# PROBLEM DESCRIPTION
Copy each line exactly.

::: RAW DATA

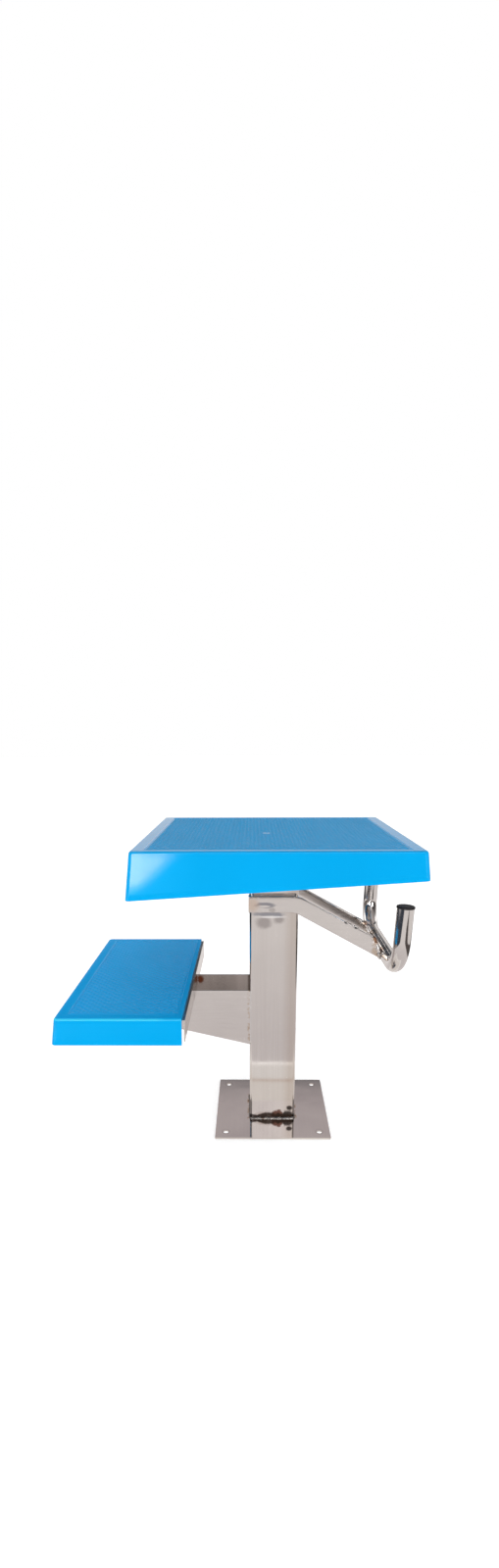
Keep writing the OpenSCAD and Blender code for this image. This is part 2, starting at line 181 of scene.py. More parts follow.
# ------------------------------------------------------------------ node helpers
class Value:
    """Output of a node. Arithmetic adds Math nodes, the methods add the other nodes."""

    def __init__(self, socket):
        self.socket = socket

    def add(self, kind, output, inputs, **settings):
        node = add_node(self.socket.id_data, kind, inputs, **settings)
        return Value(node.outputs[output])

    def math(self, operation, *inputs):
        return self.add("ShaderNodeMath", 0, dict(enumerate(inputs)), operation=operation)

    def __add__(self, other):
        return self.math("ADD", self, other)

    def __radd__(self, other):
        return self.math("ADD", other, self)

    def __sub__(self, other):
        return self.math("SUBTRACT", self, other)

    def __rsub__(self, other):
        return self.math("SUBTRACT", other, self)

    def __mul__(self, other):
        return self.math("MULTIPLY", self, other)

    def __truediv__(self, other):
        return self.math("DIVIDE", self, other)

    def __pow__(self, other):
        return self.math("POWER", self, other)

    def __abs__(self):
        return self.math("ABSOLUTE", self)

    def sqrt(self):
        return self.math("SQRT", self)

    def max(self, other):
        return self.math("MAXIMUM", self, other)

    def ramp(self, span, to=(0.0, 1.0), interpolation="LINEAR"):
        """Map the span onto `to`, held constant outside it."""
        return self.add("ShaderNodeMapRange", 0,
                        {"Value": self, "From Min": span[0], "From Max": span[1],
                         "To Min": to[0], "To Max": to[1]}, interpolation_type=interpolation)

    def ease(self, span, to=(0.0, 1.0)):
        """As ramp, with soft ends."""
        return self.ramp(span, to, "SMOOTHSTEP")

    def xyz(self):
        node = add_node(self.socket.id_data, "ShaderNodeSeparateXYZ", {0: self})
        return [Value(socket) for socket in node.outputs]

    def stretch(self, factors):
        return self.add("ShaderNodeVectorMath", 0, {0: self, 1: factors}, operation="MULTIPLY")

    def noise(self, scale, detail=3.0, rough=0.5, distort=0.0):
        return self.add("ShaderNodeTexNoise", "Fac",
                        {"Vector": self, "Scale": scale, "Detail": detail,
                         "Roughness": rough, "Distortion": distort})

    def bump(self, strength, distance, normal=None):
        inputs = {"Strength": strength, "Distance": distance, "Height": self}
        if normal is not None:
            inputs["Normal"] = normal
        return self.add("ShaderNodeBump", 0, inputs)


def plug(value, socket):
    """Link a Value to an input, or set the input to a number, vector or colour."""
    if isinstance(value, Value):
        socket.id_data.links.new(value.socket, socket)
    elif socket.type == "RGBA":
        socket.default_value = (*value, 1.0)
    else:
        socket.default_value = value


def feed(node, inputs):
    for key, value in inputs.items():
        plug(value, node.inputs[key])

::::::

# WRITTEN ANSWER
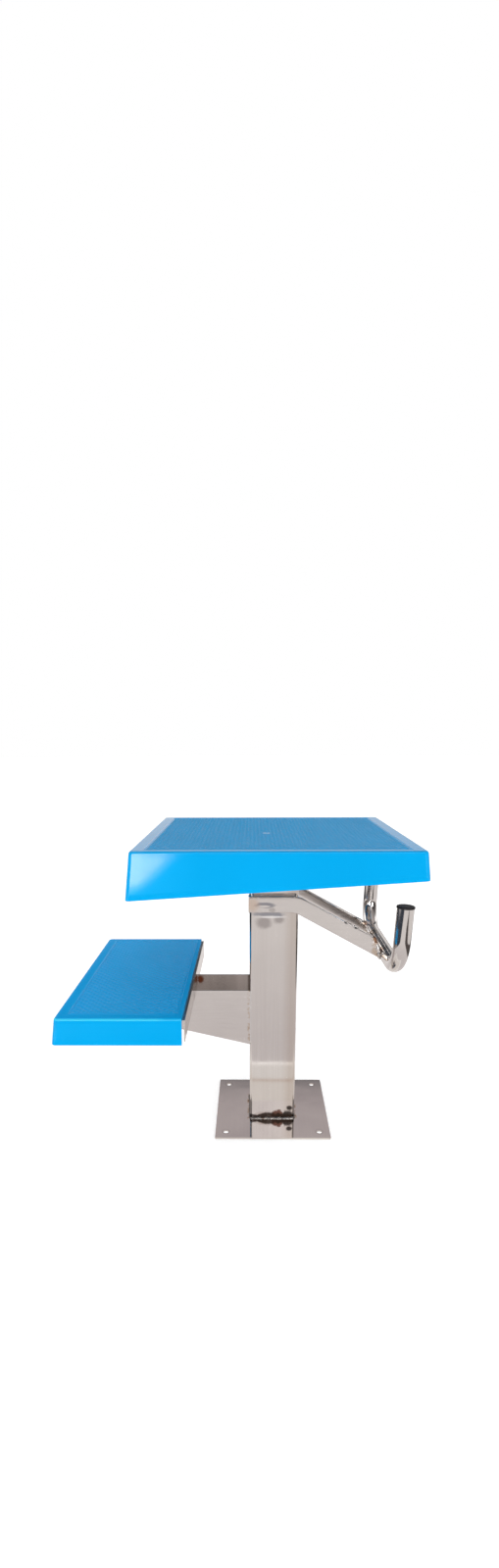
Keep writing the OpenSCAD and Blender code for this image. This is part 2, starting at line 181 of scene.py. More parts follow.
# ------------------------------------------------------------------ node helpers
class Value:
    """Output of a node. Arithmetic adds Math nodes, the methods add the other nodes."""

    def __init__(self, socket):
        self.socket = socket

    def add(self, kind, output, inputs, **settings):
        node = add_node(self.socket.id_data, kind, inputs, **settings)
        return Value(node.outputs[output])

    def math(self, operation, *inputs):
        return self.add("ShaderNodeMath", 0, dict(enumerate(inputs)), operation=operation)

    def __add__(self, other):
        return self.math("ADD", self, other)

    def __radd__(self, other):
        return self.math("ADD", other, self)

    def __sub__(self, other):
        return self.math("SUBTRACT", self, other)

    def __rsub__(self, other):
        return self.math("SUBTRACT", other, self)

    def __mul__(self, other):
        return self.math("MULTIPLY", self, other)

    def __truediv__(self, other):
        return self.math("DIVIDE", self, other)

    def __pow__(self, other):
        return self.math("POWER", self, other)

    def __abs__(self):
        return self.math("ABSOLUTE", self)

    def sqrt(self):
        return self.math("SQRT", self)

    def max(self, other):
        return self.math("MAXIMUM", self, other)

    def ramp(self, span, to=(0.0, 1.0), interpolation="LINEAR"):
        """Map the span onto `to`, held constant outside it."""
        return self.add("ShaderNodeMapRange", 0,
                        {"Value": self, "From Min": span[0], "From Max": span[1],
                         "To Min": to[0], "To Max": to[1]}, interpolation_type=interpolation)

    def ease(self, span, to=(0.0, 1.0)):
        """As ramp, with soft ends."""
        return self.ramp(span, to, "SMOOTHSTEP")

    def xyz(self):
        node = add_node(self.socket.id_data, "ShaderNodeSeparateXYZ", {0: self})
        return [Value(socket) for socket in node.outputs]

    def stretch(self, factors):
        return self.add("ShaderNodeVectorMath", 0, {0: self, 1: factors}, operation="MULTIPLY")

    def noise(self, scale, detail=3.0, rough=0.5, distort=0.0):
        return self.add("ShaderNodeTexNoise", "Fac",
                        {"Vector": self, "Scale": scale, "Detail": detail,
                         "Roughness": rough, "Distortion": distort})

    def bump(self, strength, distance, normal=None):
        inputs = {"Strength": strength, "Distance": distance, "Height": self}
        if normal is not None:
            inputs["Normal"] = normal
        return self.add("ShaderNodeBump", 0, inputs)


def plug(value, socket):
    """Link a Value to an input, or set the input to a number, vector or colour."""
    if isinstance(value, Value):
        socket.id_data.links.new(value.socket, socket)
    elif socket.type == "RGBA":
        socket.default_value = (*value, 1.0)
    else:
        socket.default_value = value


def feed(node, inputs):
    for key, value in inputs.items():
        plug(value, node.inputs[key])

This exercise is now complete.